I went back to the doctor this past Thursday and there it was as plain as day, pneumonia still showing up in the x-ray. I have a large mass of pneumonia in my lower right lobe/lung.
New medication. “Well man, you’ve been on the wrong medication.” This is what my family doctor told me. The Rheumatoid doctor placed me on a medication that wasn’t effective for the area of the pneumonia that’s inside me. “RA docs aren’t as up on antibiotics because they don’t deal with these issues everyday,” so my family doc says. So, I am on a new round of high power antibiotics which should work, and if they don’t? A Brother has to visit the hospital for a few days. These medications better work!
Having Rheumatoid Arthritis, which causes your immune system to eat your joints, I have to take medications that will suppress my immune system. Thus, infections are very common. Actually though, I have been very blessed. I have not had an active immune system in two years, and this is the first time I have been sick. But boy when I do it, I do it up right!

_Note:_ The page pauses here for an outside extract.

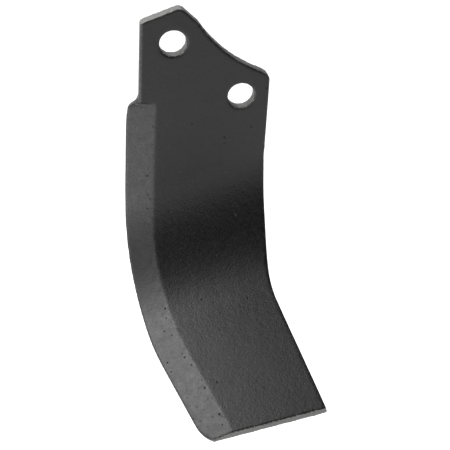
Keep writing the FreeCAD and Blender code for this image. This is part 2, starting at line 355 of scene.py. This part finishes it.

I am praying for my complete healing, and I believe with every cell that is in me that God is able to heal me completely. I stand upon God’s promises.
Well, God knew I would be getting pneumonia at this time in my life. Why He allowed it, I do not know; however, I pursue God in every way that I am able. While at home I am praying and reading. I am at least soaking up information that will help me when I am able to begin my new year.
So now, we move forward. I have realized that there are some things in my life; things from my past, and some old ways of thinking, that I cannot take with me into this new year. I also realize that there are some things that God is wanting me to change about myself as I enter this new season of life. I have to do the hard work of making these changes so that I can please God and live in His blessing!
What about you? What do you need to forget? What do you need to change? What do you need to add to your life? Pray about it; consider it and do it. You know, I trust God and I believe in me and you to make these changes. 2010 will be a better year!
My prayer is that God will richly bless everyone whose eyes fall upon this blog.
Good Morning and Happy Sunday to you all!